En tercero decides si te vas de Erasmus (o si no te vas). Y decides adónde y con qué objetivo. Y allí decides si te vas para viajar mucho, para salir mucho o para estudiar mucho (y no son excluyentes entre sí). Ahí estás, con 22 años tomando decisiones de adulto. Aunque no todo el mundo te diga que lo eres. Eres joven, chaval/a o estudiante. Pero adulto es otra cosa.

En cuarto buscas prácticas, eliges (si puedes) el campo laboral en el que quieres aprender, buscas la empresa y te preparas una entrevista. Allí te exigen compromiso, puntualidad y esfuerzo. Y empiezan a tratarte como adulto (porque la otra opción es el despido, claro). Tú has tomado decisiones de adulto, pero todavía hay quienes no te tratan así. Con 23 años.

Mientras ocurre todo esto, si eres creyente, llevas una vida espiritual más o menos bien. Vas a la parroquia o a tu centro de formación, a misa los domingos, haces un voluntariado o das una catequesis.

Y ahora las preguntas: ¿Cuántas decisiones importantes en tu vida han tenido que ver con tu fe? ¿Cuántas decisiones has tomado acerca de tu relación con Dios? ¿Y con los demás? ¿Y sobre cómo sales de noche? ¿Y con tu pareja? ¿Vais en serio? ¿Cuánto de en serio? ¿Es una relación para construir un futuro en familia? ¿Has buscado (o te has planteado buscar) acompañamiento en el fracaso –si llegase–? ¿Te has preguntado si tu camino es el familiar u otro? ¿Te has planteado otros caminos? ¿Te comprometes en la asistencia de tu voluntariado? ¿Asumes responsabilidades? ¿Das tu opinión y propones? ¿Respondes cuando te preguntan y proponen? ¿Tienes una lista de prioridades vitales? ¿Las pones en práctica?

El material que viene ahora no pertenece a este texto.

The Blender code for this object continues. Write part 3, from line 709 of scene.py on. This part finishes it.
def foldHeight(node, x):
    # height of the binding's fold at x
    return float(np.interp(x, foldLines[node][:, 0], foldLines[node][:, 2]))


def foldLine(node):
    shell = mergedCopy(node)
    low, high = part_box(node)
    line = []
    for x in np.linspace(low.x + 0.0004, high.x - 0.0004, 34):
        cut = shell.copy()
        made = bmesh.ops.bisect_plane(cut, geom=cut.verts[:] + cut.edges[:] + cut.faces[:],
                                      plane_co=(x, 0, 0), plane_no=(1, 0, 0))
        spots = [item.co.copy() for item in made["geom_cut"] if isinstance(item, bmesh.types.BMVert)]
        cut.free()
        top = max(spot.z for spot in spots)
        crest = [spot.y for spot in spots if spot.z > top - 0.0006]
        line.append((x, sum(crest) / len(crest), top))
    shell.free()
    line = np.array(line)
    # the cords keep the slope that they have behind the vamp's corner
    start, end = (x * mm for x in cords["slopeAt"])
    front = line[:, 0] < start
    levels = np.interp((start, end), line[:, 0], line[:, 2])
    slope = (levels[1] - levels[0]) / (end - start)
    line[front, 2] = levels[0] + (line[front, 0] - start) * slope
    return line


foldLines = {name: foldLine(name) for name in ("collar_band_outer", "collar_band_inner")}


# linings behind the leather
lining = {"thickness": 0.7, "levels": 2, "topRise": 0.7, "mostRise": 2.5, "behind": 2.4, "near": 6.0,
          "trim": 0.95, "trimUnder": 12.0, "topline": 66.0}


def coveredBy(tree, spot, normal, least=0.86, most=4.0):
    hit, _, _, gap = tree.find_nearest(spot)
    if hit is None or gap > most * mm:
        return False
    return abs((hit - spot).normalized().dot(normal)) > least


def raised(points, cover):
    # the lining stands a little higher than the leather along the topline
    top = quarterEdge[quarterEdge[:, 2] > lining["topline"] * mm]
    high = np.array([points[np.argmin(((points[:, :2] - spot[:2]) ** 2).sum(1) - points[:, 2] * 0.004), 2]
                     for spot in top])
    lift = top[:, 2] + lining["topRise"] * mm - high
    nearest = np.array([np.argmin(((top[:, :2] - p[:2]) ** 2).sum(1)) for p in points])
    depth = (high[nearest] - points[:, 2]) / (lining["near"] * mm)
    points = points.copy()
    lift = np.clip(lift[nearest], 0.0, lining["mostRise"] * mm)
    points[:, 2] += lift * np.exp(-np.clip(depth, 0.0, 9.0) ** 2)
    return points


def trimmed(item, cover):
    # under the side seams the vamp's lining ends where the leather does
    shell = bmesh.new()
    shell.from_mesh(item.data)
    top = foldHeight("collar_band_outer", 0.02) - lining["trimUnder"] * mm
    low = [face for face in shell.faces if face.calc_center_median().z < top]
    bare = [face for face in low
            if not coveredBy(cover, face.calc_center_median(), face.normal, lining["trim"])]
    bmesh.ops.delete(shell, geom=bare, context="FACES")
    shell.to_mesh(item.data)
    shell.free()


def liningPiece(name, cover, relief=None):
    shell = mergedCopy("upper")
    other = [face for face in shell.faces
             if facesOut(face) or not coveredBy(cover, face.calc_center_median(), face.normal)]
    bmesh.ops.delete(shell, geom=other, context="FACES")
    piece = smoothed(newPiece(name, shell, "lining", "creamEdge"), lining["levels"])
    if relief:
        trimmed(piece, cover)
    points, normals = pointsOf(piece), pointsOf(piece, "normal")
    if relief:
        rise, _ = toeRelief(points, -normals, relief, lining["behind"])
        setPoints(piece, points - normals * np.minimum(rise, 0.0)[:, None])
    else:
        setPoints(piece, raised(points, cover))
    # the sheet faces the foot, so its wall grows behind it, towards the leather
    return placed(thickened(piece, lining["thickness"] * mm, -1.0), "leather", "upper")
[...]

Si te has (o te han) hecho estas preguntas y tantas otras, si te preocupas en tomar decisiones bien pensadas, si te tomas la vida en serio, estás siendo adulto. Estás huyendo de los paternalismos. Es tu derecho. Y tu obligación. La vida adulta hace tiempo que te ha llegado y, ya que vamos a tomar decisiones (nos guste o no ya las estamos tomando), al menos que sean conscientes y meditadas. No huyas de eso, porque te acaba pillando.

Y siempre consciente de que cuando tomas decisiones y vives así (aunque te equivoques, que lo harás, como todos) no estás siendo aburrido, ni eres «demasiado joven». Estás viviendo con toda la intensidad posible. Y lo demás son eslóganes vacíos de anuncios de verano.